当時、彼女は精神的にも肉体的にも弱り切っていて、その頃頼れるのは僕しかなかっただろうと思う。

彼女があそこまで追い詰められてるっていうことは想像できなかった。

悩みを聞いたりしてはいたけど、仕事の悩みにしても僕が解決してあげられるような事じゃなく、聞き役に回ったりもしたが、やっぱりそんなに力にはなれなかったと思う。それが残念だった。

救急車を呼んだ時は、これでマスコミに騒がれるという事は冷静に判断できたけど、
マスコミうんぬんよりとにかく彼女の事が心配だった。
彼女の姿を見て、僕はこの子を白紙の状態、何事もなかったように元のままの状態に戻してあげなきゃと思った。

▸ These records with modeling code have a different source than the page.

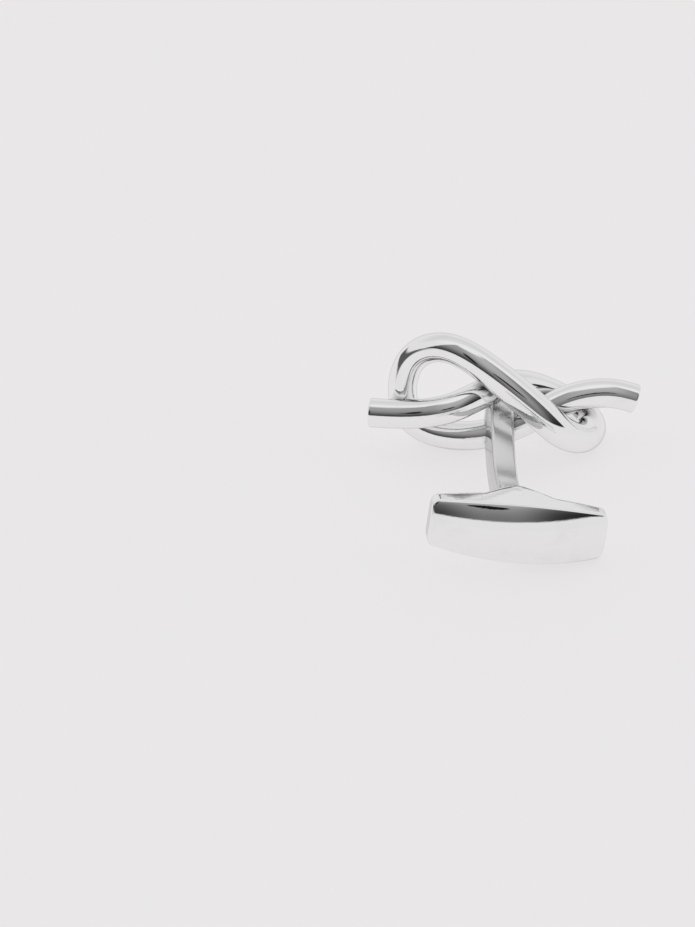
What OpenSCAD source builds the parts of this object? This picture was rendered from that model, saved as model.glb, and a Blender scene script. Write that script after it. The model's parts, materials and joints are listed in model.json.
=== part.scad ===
// Knot cufflink in silver. A round wire is tied in a loose overhand knot, a
// curved post is soldered behind it, and a bar swivels about a riveted pin
// at the end of the post, held in line or across by a leaf spring.
// Millimetres. The part lies the way it rests on a table.
// Before it is laid down, X runs along the bar, Y from the bar to the knot
// and Z along the pin, with the pin's middle at zero.

/* [Knot] */
// Thickness of the wire
wire_d = 2.94; // [2.2:0.02:3]
// Width of the knot, measured on the wire's centre line
knot_w = 26.3; // [24:0.1:32]
// Depth of the knot, measured on the wire's centre line
knot_d = 6.7; // [6.5:0.1:9]
// Height of the knot, measured on the wire's centre line
knot_h = 9.2; // [8.8:0.1:12]
// Distance from the pin to the nearest point of the wire's centre line
knot_reach = 12.6; // [11:0.1:18]
// Height of the wire's lowest centre line over the pin's middle
knot_lift = 1.1; // [0:0.1:3]
// How far the wire's left end lies left of the pin
knot_left = 12.65; // [11:0.05:16]
// Thickness of the solder where the post sits against the wire
solder_bite = 0.03; // [0:0.01:0.1]

/* [Post] */
// Width of the post across the bar's swing
post_w = 2.35; // [1.8:0.05:2.4]
// Height of the post at the pin
post_h = 2.8; // [2.2:0.1:3.4]
// Length of the post that stays straight beyond the pin
post_straight = 2; // [1:0.1:3]
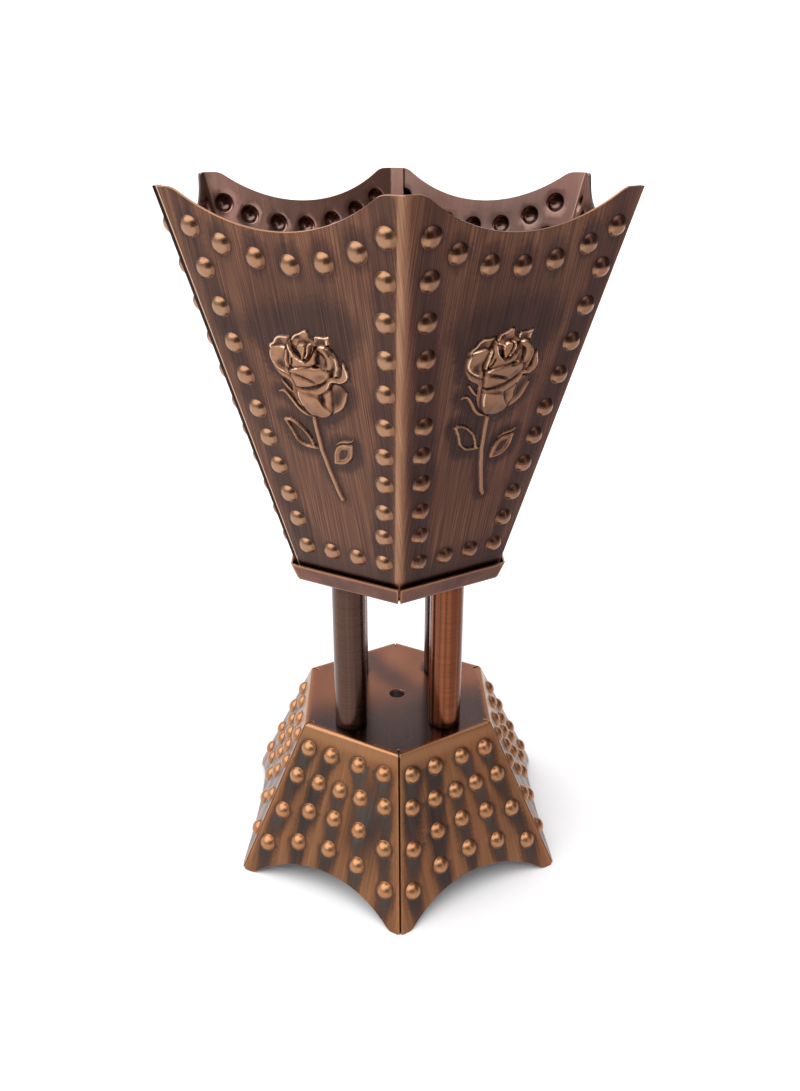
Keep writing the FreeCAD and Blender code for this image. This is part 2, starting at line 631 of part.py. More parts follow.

あの事件に関しては、非常に微妙な問題だから加害者も被害者もない。
ただ僕は彼女に元気な元の姿に戻って欲しいと思っただけ。

翌年の彼女の誕生日にお祝いに行ったのも、早く元気に活躍してほしいと思ったから。

ちょっとした言葉からどんどん話だけが膨らんでいっちゃうのは本当に怖い。
報道の恐ろしさは何度も味わってるけど、
事件の原因から経過まで、まるで見てきたみたいに言ったり書いたりするのにはあきれた。

僕自身、世間に誤解を受けるイメージが付いた部分も確かにあると思うが、日本中のひとりひとりに「実はこういう人間です」って話して歩けない。